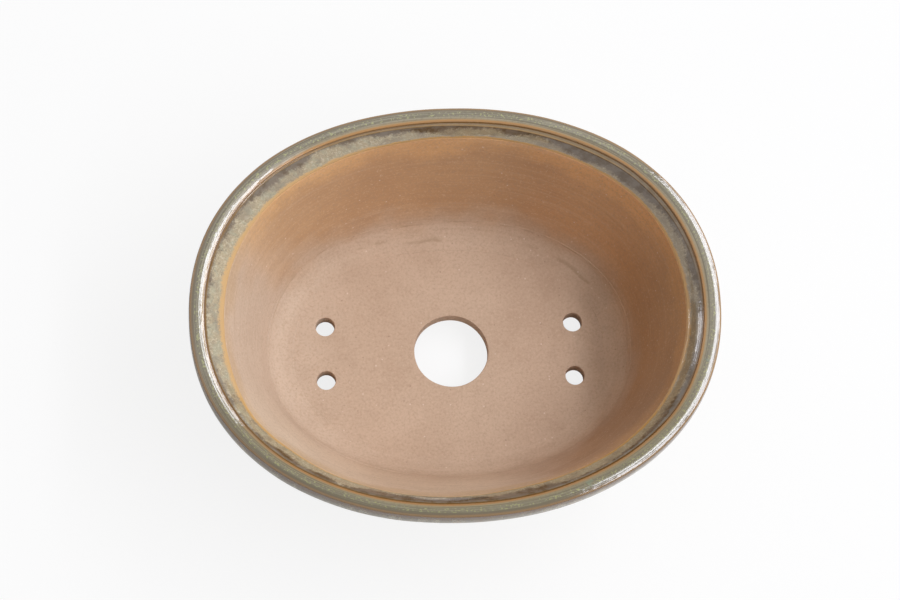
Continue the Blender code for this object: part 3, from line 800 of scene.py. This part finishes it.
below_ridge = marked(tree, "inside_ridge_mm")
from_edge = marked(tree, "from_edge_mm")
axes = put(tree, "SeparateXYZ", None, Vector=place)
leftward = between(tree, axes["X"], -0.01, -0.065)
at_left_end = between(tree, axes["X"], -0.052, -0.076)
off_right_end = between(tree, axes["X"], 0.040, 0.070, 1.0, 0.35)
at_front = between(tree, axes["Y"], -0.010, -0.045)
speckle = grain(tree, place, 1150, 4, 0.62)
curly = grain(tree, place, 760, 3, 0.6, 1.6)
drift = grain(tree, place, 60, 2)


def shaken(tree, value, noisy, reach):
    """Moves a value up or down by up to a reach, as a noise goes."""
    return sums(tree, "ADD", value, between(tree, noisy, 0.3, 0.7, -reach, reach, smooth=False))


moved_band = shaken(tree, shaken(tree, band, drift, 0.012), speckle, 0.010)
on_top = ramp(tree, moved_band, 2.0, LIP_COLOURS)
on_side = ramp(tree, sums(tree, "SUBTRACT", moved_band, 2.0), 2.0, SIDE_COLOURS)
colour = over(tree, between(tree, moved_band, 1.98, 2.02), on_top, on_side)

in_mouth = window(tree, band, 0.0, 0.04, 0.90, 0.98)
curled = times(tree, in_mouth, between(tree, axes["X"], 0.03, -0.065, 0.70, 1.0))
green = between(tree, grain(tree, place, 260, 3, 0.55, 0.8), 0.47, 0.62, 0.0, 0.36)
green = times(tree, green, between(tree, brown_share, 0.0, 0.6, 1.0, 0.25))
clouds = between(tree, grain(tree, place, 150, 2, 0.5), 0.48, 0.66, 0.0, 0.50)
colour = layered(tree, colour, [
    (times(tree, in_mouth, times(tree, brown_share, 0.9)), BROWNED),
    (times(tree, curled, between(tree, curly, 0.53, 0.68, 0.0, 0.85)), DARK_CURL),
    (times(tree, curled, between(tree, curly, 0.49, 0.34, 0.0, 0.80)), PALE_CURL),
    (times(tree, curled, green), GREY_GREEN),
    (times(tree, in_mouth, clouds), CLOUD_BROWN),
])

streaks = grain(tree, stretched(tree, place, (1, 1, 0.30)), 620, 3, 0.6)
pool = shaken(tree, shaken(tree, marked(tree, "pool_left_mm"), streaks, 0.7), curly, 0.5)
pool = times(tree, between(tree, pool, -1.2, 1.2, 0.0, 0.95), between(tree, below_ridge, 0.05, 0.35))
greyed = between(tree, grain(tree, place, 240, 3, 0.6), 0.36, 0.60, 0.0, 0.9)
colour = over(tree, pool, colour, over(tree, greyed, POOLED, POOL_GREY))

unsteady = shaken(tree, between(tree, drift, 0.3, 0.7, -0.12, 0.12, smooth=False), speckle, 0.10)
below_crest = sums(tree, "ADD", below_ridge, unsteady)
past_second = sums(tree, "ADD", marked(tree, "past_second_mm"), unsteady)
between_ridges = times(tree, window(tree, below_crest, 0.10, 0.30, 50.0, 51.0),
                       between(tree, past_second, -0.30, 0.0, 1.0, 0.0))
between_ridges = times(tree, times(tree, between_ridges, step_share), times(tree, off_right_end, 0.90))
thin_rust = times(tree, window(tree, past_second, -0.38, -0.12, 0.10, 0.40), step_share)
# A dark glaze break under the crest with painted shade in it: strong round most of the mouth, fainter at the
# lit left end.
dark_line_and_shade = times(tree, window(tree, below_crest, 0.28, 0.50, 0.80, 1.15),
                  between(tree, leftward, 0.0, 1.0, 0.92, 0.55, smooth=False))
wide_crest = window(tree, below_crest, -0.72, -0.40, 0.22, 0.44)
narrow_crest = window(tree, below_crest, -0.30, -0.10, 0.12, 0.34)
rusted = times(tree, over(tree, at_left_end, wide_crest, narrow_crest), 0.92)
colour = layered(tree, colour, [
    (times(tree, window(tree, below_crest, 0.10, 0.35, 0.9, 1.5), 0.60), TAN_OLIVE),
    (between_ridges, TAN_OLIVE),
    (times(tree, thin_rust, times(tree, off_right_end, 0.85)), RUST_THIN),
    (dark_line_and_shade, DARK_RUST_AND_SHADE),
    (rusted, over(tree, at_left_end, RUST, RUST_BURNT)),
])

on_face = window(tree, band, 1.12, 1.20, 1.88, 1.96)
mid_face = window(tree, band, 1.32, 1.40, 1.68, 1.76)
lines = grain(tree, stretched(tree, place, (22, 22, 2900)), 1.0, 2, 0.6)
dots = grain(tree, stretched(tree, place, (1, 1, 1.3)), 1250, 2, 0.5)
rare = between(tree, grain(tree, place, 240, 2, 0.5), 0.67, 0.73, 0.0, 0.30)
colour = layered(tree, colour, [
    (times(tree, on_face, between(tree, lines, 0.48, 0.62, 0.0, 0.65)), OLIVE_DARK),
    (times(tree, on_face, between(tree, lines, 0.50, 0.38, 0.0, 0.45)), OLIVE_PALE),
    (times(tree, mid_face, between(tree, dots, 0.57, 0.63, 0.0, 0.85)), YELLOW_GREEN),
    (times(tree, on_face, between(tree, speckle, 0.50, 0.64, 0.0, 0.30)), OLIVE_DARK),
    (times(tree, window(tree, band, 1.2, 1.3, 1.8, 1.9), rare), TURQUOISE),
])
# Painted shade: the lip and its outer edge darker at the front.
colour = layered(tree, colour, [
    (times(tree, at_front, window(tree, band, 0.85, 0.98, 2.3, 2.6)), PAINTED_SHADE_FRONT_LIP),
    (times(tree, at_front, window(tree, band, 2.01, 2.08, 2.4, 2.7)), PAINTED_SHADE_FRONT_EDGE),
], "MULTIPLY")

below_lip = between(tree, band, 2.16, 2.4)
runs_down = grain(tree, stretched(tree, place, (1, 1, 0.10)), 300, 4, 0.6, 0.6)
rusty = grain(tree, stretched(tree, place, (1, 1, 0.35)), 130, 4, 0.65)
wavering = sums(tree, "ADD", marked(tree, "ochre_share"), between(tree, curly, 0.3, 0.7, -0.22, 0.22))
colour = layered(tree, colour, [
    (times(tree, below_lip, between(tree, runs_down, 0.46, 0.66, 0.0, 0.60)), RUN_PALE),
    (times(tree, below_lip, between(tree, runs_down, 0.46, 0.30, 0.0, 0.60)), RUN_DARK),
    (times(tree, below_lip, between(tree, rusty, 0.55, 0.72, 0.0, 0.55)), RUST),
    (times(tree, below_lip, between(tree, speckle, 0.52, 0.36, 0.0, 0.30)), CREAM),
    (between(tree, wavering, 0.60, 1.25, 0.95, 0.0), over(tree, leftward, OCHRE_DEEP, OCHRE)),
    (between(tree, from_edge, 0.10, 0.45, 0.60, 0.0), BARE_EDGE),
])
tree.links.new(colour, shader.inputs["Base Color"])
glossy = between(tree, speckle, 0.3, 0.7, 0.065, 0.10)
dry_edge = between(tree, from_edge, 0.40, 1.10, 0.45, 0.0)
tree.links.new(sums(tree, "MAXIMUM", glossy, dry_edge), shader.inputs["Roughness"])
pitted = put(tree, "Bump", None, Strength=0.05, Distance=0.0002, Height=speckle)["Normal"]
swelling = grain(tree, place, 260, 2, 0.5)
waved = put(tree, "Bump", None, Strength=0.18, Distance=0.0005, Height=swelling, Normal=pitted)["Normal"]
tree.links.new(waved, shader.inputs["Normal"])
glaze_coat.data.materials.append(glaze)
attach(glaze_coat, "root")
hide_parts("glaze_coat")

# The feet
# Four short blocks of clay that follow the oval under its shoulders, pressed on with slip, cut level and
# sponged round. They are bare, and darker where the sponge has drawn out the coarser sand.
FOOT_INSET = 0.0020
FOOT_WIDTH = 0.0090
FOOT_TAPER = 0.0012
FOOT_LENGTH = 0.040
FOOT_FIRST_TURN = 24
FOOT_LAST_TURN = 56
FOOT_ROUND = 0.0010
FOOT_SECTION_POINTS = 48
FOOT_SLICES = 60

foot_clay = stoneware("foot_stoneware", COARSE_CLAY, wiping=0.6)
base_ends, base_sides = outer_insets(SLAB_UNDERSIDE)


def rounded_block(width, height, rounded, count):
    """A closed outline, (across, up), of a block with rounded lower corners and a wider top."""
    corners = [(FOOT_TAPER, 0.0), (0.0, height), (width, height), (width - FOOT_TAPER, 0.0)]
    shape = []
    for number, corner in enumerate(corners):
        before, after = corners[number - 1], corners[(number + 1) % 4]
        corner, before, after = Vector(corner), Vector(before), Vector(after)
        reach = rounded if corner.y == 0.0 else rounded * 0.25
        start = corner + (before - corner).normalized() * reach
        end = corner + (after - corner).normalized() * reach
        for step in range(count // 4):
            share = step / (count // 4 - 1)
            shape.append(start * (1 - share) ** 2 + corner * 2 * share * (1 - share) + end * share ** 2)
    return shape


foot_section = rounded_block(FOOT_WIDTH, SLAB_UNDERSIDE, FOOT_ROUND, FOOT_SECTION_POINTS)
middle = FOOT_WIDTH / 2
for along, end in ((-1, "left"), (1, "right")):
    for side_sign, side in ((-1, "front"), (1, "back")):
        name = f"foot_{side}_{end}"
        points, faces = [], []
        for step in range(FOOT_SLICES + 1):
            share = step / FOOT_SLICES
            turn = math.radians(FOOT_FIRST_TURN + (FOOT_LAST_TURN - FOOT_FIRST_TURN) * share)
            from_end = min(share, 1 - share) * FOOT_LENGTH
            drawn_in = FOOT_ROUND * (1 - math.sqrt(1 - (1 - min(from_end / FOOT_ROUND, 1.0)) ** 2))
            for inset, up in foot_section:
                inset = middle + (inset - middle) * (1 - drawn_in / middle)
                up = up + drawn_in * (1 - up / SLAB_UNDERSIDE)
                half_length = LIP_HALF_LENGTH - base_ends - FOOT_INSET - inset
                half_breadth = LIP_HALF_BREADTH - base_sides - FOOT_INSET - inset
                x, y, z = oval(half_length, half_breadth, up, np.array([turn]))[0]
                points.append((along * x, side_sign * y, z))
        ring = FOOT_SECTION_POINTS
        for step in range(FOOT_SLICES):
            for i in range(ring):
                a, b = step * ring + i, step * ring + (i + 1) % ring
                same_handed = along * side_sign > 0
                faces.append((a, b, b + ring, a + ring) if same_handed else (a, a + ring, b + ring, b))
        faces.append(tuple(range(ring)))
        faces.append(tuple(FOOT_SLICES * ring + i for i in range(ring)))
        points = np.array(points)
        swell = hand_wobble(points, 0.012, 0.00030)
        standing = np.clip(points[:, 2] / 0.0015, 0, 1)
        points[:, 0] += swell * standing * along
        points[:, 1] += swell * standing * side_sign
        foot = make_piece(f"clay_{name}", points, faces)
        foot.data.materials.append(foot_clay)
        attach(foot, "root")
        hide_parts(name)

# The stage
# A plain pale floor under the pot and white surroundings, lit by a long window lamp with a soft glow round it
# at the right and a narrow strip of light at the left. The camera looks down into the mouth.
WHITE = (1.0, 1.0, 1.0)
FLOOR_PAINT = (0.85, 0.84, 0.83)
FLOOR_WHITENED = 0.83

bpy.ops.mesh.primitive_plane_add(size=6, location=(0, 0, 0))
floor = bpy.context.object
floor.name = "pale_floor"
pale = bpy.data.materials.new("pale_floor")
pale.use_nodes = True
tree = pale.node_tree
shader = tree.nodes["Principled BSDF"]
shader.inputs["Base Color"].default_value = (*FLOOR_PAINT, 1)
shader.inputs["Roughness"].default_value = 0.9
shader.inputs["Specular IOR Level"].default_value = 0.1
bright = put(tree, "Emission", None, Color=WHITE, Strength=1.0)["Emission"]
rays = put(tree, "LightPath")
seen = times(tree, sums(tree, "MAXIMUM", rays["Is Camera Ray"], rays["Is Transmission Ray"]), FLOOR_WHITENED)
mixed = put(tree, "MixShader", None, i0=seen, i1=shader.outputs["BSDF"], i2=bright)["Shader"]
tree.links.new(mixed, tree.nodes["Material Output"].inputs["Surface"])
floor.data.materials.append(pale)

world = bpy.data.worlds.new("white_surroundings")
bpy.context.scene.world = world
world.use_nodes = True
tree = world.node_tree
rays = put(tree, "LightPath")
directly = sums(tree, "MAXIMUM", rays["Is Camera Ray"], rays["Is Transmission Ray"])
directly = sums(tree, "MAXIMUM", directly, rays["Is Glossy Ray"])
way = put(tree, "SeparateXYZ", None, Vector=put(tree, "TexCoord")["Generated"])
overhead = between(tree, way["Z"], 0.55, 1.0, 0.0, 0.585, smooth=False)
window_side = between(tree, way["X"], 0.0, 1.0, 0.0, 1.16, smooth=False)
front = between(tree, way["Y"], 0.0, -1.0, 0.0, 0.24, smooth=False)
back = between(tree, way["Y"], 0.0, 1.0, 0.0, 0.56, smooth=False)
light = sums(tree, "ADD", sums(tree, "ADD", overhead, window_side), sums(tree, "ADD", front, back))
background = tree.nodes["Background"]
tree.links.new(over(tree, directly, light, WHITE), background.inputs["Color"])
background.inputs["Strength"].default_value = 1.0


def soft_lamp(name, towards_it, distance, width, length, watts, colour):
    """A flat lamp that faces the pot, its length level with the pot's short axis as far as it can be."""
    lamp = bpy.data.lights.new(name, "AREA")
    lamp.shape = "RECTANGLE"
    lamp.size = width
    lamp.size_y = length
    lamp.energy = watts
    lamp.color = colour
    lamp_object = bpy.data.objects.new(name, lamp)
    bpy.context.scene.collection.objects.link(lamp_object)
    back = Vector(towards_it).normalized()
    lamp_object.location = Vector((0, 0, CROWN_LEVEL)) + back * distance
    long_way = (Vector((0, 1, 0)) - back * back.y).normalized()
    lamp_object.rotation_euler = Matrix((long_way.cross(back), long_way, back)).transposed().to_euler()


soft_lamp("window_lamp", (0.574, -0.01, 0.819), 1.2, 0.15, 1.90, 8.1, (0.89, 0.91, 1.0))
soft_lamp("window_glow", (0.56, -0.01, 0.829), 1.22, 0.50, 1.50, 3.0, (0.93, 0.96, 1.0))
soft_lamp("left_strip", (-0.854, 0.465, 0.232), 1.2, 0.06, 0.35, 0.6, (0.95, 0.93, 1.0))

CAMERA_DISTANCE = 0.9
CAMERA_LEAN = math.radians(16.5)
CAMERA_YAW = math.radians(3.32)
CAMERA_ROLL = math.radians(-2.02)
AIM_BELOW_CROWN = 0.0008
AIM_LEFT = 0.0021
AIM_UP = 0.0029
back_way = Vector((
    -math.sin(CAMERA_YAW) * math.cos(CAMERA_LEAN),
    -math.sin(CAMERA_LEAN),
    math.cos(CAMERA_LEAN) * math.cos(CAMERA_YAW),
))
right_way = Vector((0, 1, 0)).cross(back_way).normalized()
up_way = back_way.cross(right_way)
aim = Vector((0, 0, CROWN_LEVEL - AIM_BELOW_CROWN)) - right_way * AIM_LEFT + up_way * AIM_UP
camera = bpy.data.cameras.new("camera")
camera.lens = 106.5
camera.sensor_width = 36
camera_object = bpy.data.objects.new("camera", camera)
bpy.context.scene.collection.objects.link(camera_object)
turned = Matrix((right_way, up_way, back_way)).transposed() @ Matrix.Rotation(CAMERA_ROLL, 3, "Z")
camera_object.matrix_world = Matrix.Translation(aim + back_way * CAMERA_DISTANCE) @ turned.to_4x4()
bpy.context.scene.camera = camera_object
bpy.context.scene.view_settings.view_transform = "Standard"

* * *

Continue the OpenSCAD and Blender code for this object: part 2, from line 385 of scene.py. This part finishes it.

...

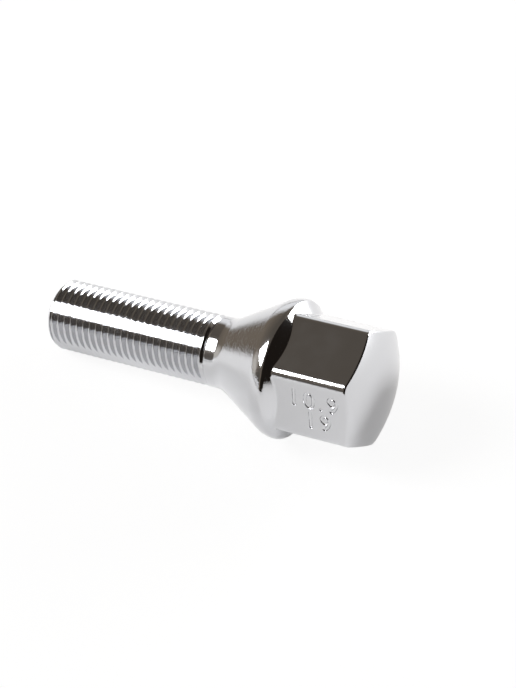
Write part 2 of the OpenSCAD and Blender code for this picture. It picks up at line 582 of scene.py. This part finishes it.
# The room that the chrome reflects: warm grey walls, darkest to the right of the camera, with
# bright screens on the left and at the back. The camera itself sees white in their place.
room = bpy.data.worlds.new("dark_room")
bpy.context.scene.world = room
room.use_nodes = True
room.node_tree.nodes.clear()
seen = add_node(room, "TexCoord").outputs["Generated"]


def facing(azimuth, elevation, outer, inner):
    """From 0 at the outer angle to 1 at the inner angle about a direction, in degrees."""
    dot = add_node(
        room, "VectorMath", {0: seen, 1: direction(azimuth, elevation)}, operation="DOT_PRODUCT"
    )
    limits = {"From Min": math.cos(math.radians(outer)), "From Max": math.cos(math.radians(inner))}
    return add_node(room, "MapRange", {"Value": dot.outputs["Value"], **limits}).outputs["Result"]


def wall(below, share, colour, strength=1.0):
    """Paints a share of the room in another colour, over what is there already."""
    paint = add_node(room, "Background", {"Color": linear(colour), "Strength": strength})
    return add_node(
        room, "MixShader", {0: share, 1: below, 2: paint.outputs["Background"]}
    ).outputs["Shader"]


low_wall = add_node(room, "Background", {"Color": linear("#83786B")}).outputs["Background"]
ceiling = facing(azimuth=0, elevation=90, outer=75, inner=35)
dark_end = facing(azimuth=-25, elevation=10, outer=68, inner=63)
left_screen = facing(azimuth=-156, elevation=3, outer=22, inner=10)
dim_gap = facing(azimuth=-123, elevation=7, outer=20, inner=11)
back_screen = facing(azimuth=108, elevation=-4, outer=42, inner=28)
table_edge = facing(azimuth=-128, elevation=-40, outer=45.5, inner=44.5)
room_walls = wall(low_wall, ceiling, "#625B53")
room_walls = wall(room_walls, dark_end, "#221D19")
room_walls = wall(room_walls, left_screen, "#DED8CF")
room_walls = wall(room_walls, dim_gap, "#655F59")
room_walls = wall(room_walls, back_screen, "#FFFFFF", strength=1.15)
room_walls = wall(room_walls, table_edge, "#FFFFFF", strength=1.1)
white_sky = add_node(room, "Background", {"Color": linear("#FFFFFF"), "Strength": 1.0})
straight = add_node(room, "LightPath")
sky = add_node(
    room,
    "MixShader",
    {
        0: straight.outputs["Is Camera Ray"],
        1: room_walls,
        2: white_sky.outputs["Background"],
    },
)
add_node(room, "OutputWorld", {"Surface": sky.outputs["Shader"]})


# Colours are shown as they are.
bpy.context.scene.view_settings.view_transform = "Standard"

## [Exercise directions]
From the records above, copy out the line with "hide_parts(name)", the line with "FLOOR_WHITENED = 0.83", and every line between them, word for word.

## [Solution for this task]
        hide_parts(name)

# The stage
# A plain pale floor under the pot and white surroundings, lit by a long window lamp with a soft glow round it
# at the right and a narrow strip of light at the left. The camera looks down into the mouth.
WHITE = (1.0, 1.0, 1.0)
FLOOR_PAINT = (0.85, 0.84, 0.83)
FLOOR_WHITENED = 0.83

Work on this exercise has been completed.